In short, consumers want things to be specifically designed for them; they want to feel that businesses trying to sell them something understand them and don’t simply view the interaction as a way to get more money out of the transaction.
UX designers have an increasing variety of end-user data that can be used for persona construction. In turn, effective UX personas should be as specific as possible while also keeping an eye on overall market patterns. Per PwC the data collected should largely focus on end-user behaviors that are overlayed on to the usual demographic data, rather than slotting people into an overly simplistic demographic classification.
For example, instead of using an age range and general location such as “Ameer is between 30 and 40 years old, lives in New York City”, we now increase the precision, e.g., “Ameer is 32 years old, his past times are X, his buying habits over the past Y months has been Z, and he’s purchased a competitors product W, but his social media statuses specifically state he has problems A, B, and C with their product, etc.”
Other detailed info can include personal and professional goals, motivations, personality assessments such as Meyers-Briggs indicators (Introversion/Extroversion, Feeling/Thinking, etc.), technical knowledge and which technologies they use the most (or least), educational level, etc.
If you don’t already have a template constructed, creating one (or borrowing an ideal version from a Google search) is highly recommended as it will streamline your data collection and analysis activities.
Include User Stories
User stories aren’t just for Product Owners and Agile/Scrum teams; they are vital to deepening the connection between the user persona and the intended product or service.
Accordingly, the workflow from research, data collection, and user specificity funnel down to matching the user to one or more product design requirements. This can be as simple as “As an App User, I want to be able to auto-log my food to my fitness app by taking a picture of what I’m eating so I can quickly and easily track my macronutrients throughout the day.” Certainly, the descriptions can be expanded into full-fledged mini-stories or epics about the end user (if you have the time).
Incorporating the user story into the UX persona template will help reveal additional end-user insights as you take the static UX persona details and apply them to specific product requirements.
The Users Journey Map
In addition to the user stories, mapping the user’s journey increases understanding as to how each of your end-users will actually use the product or service. Ideally, the user’s journey map will contain the information from both the UX persona and user story along with the flow of touchpoints along the utilization pathway. Although this tool is frequently used in website design, it can easily be implemented for tangible goods as well.
The user’s journey map can include qualitative information, e.g., possible Thoughts, Emotions, and likely Frustration points (TEF) as they navigate through product usage from start to finish. Your user stories and UX persona narratives may shift as this process is completed, and that should be expected as understanding the end-user is an iterative activity.
One method for visualizing the user’s journey is storyboarding, which doesn’t need to be a full-blown artistic endeavor. Stick figures and rough sketches of each UX persona (or collection of personas if there are cross correlations between end-user behaviors and emotions at each touchpoint) will work for this process as well.

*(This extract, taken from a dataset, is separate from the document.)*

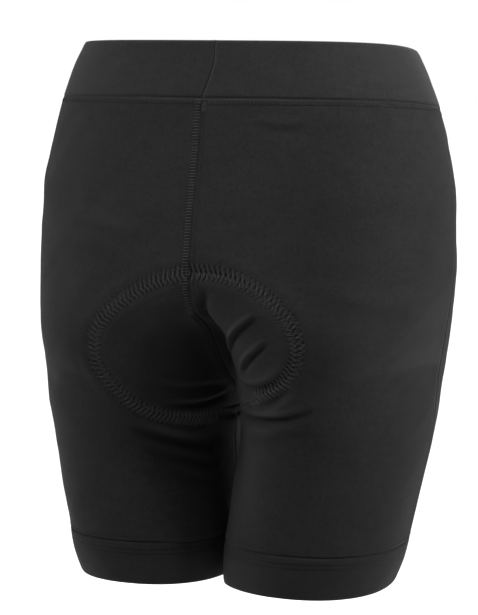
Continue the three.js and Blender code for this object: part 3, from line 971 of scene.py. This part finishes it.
def threadMaterial(tone):
    shader = Shader(bpy.data.materials.new(tone + "Thread"))
    place = shader.node("ShaderNodeTexCoord", {}, {})
    twist = shader.node(
        "ShaderNodeTexNoise", {}, {"Vector": shader.value(place, "Object"), "Scale": threadLook["twist"]}
    )
    turns = shader.value(twist, "Fac")
    colour = shader.mixed(turns, tinted(threadTones[tone], threadLook["worn"]), threadTones[tone])
    bump = shader.node("ShaderNodeBump", {}, {"Height": turns * threadLook["height"], "Distance": mm})
    thread = shader.node("ShaderNodeBsdfPrincipled", {}, {
        "Base Color": colour,
        "Normal": shader.value(bump, "Normal"),
        "Roughness": threadLook["rough"],
        "Specular IOR Level": threadLook["specular"],
    })
    return shader.finish(shader.value(thread, "BSDF"))


threadLooks = {tone: threadMaterial(tone) for tone in threadTones}


edgeSpacing = 0.8  # millimetres between the places that stand for a seam


def tellEdges(sheet):
    # how far each point lies from the middle seam, the top and the bottom, for the lines of needle holes
    distances = np.zeros((len(sheet.points), 3))
    middle = "middle" if sheet.name in panels else "join"
    for column, name in enumerate((middle, "top", "bottom")):
        seam = sheet.edge(*seamPlaces[name])
        count = int(seam.length / (edgeSpacing * mm))
        tree = KDTree(count + 1)
        for k in range(count + 1):
            tree.insert(seam.on(seam.length * k / count), k)
        tree.balance()
        distances[:, column] = [tree.find(Vector(point))[2] for point in sheet.points]
    told = sheet.object.data.attributes.new("edges", "FLOAT_VECTOR", "POINT")
    told.data.foreach_set("vector", distances.ravel())


for sheet in sheets.values():
    tellEdges(sheet)


def sew(name, lines, thread, tone):
    # all stitches of a row in one curve, turned to a mesh
    data = bpy.data.curves.new(name, "CURVE")
    data.dimensions = "3D"
    data.bevel_depth = thread / 2 * mm
    data.bevel_resolution = 0
    data.use_fill_caps = True
    for line in lines:
        spline = data.splines.new("POLY")
        spline.points.add(len(line) - 1)
        for point, place in zip(spline.points, line):
            point.co = (*place, 1)
    curve = bpy.data.objects.new(name, data)
    bpy.context.scene.collection.objects.link(curve)
    mesh = bpy.data.meshes.new_from_object(curve.evaluated_get(bpy.context.evaluated_depsgraph_get()))
    bpy.data.objects.remove(curve)
    piece = bpy.data.objects.new(name, mesh)
    bpy.context.scene.collection.objects.link(piece)
    mesh.materials.clear()
    mesh.materials.append(threadLooks[tone])
    mesh.polygons.foreach_set("use_smooth", [True] * len(mesh.polygons))
    return piece


# A row stops short of a seam's ends and wanders, in waves of two lengths. Its stitches are uneven by a share
# of the pitch.
rowDrift = {"ends": 1, "wander": 0.15, "length": 26, "turn": 60, "bend": 1.3, "uneven": 0.06}


def stitchLines(seam, row):
    chance = random.Random(row["name"] + seam.sheet.name)
    uneven = row.get("uneven", rowDrift["uneven"])
    start = row.get("from", rowDrift["ends"]) * mm
    end = row.get("to", seam.length / mm - rowDrift["ends"]) * mm
    pitch = row["pitch"] * mm
    lines = []
    for k in range(int((end - start) / pitch)):
        run = start + (k + 0.5 + chance.uniform(-uneven, uneven)) * pitch
        bend = rowDrift["bend"] * math.sin(run / (rowDrift["turn"] * mm))
        wander = row.get("wander", rowDrift["wander"]) * mm * math.sin(run / (rowDrift["length"] * mm) + bend)
        along = lambda way: min(max(run + way * mm, 0), seam.length)
        lines.append([seam.at(along(way), away * mm + wander, lift * mm) for way, away, lift in row["shape"]])
    return lines


sewn = {name: [] for name in sheets}


def sewRow(seam, row):
    name = f"{row['name']}_{seam.sheet.name}"
    sewn[seam.sheet.name].append(sew(name, stitchLines(seam, row), row["thread"], row["tone"]))


for row in stitchRows:
    for sheetName in row["sheets"]:
        sewRow(sheets[sheetName].edge(*seamPlaces[row["seam"]]), row)
for seam in padSeams:
    for name, side, start in (("padZigzagOuter", -1, padStitch["pitch"] / 2), ("padZigzagInner", 1, 0)):
        shape = tuple((way + start, away * side, lift) for way, away, lift in padTooth)
        sewRow(seam, {"name": name, "pitch": padStitch["pitch"], "shape": shape, "from": 0,
                      "to": seam.length / mm, "uneven": padStitch["uneven"],
                      "thread": padStitch["thread"], "tone": "zigzag"})
print("stitches sewn")


finishes = {
    "waistband": {"knit": "bandKnit", "thickness": 2.0, "flat": (0.66, 0.043)},
    "hem_left": {"knit": "hemKnit", "thickness": 1.8, "flat": (0.38, 0.033)},
    "hem_right": {"knit": "hemKnit", "thickness": 1.8, "flat": (0.38, 0.033)},
    "back_left": {"knit": "panelKnit", "thickness": 1.0, "flat": (0.225, 0.42), "area": 0.074},
    "back_right": {"knit": "panelKnit", "thickness": 1.0, "flat": (0.225, 0.42), "area": 0.074},
    "front_left": {"knit": "panelKnit", "thickness": 1.0, "flat": (0.19, 0.395), "area": 0.061},
    "front_right": {"knit": "panelKnit", "thickness": 1.0, "flat": (0.19, 0.395), "area": 0.061},
}
looks = {
    "panelKnit": knitMaterial("panelKnit", hasPad=True),
    "bandKnit": knitMaterial("bandKnit"),
    "hemKnit": knitMaterial("hemKnit"),
}

for name, sheet in sheets.items():
    finish = finishes[name]
    piece = sheet.object
    piece.data.materials.clear()
    piece.data.materials.append(looks[finish["knit"]])
    piece.data.polygons.foreach_set("use_smooth", [True] * len(piece.data.polygons))
    wall = piece.modifiers.new("wall", "SOLIDIFY")
    wall.thickness = finish["thickness"] * mm
    wall.offset = -1
    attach(piece, "root")
    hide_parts(name)
    for stitching in sewn[name]:
        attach(stitching, "root")


padShape = {"voxel": 2.2, "smoothing": 6, "neighbours": 4, "fill": 0.7}


def giveWay(mesh):
    # the foam follows the cloth wherever a fold or the seam presses it in
    shifts = np.concatenate([sheets[name].points - sheets[name].unpushed for name in panels])
    starts = np.concatenate([sheets[name].unpushed for name in panels])
    tree = KDTree(len(starts))
    for index, start in enumerate(starts):
        tree.insert(Vector(start), index)
    tree.balance()
    for vertex in mesh.vertices:
        near = tree.find_n(vertex.co, padShape["neighbours"])
        vertex.co += Vector(np.mean([shifts[index] for spot, index, distance in near], axis=0))


def addPad():
    built = bmesh.new()
    built.from_mesh(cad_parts["seat_pad"].data)
    bmesh.ops.remove_doubles(built, verts=built.verts, dist=mergeReach)
    pad = addMesh("seat_pad_foam", built)
    remesh = pad.modifiers.new("even", "REMESH")
    remesh.mode = "VOXEL"
    remesh.voxel_size = padShape["voxel"] * mm
    relax = pad.modifiers.new("relax", "SMOOTH")
    relax.iterations = padShape["smoothing"]
    mesh = bpy.data.meshes.new_from_object(pad.evaluated_get(bpy.context.evaluated_depsgraph_get()))
    pad.modifiers.clear()
    pad.data = mesh
    giveWay(mesh)
    mesh.materials.clear()
    mesh.materials.append(knitMaterial("padCover", isSheet=False))
    mesh.polygons.foreach_set("use_smooth", [True] * len(mesh.polygons))
    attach(pad, "root")
    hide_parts("seat_pad")


addPad()
addCamera()
addRoom()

As long as you’re connecting the visual snapshot to both the targeted persona information and indicating the TEF for each interaction with the product or service, then there’s no need to put effort into creating extensive artwork. The main purpose is to get a complete story that starts with the persona and anticipates their TEF, along with responding behaviors, while they are trying to achieve whatever goal they believe the product will help them to accomplish.
Conclusion
At first glance, the workload for designing effective UX personas may appear to be tremendous. Granted, time constraints are a reality (especially in an era of minimum viable products and extreme programming). However, once you assimilate each of the research, data analysis, user persona, user story, and user journey map components into your product development life cycle (along with using a template), you’ll quickly be able to substantially reduce the time needed for comprehensive UX persona generation.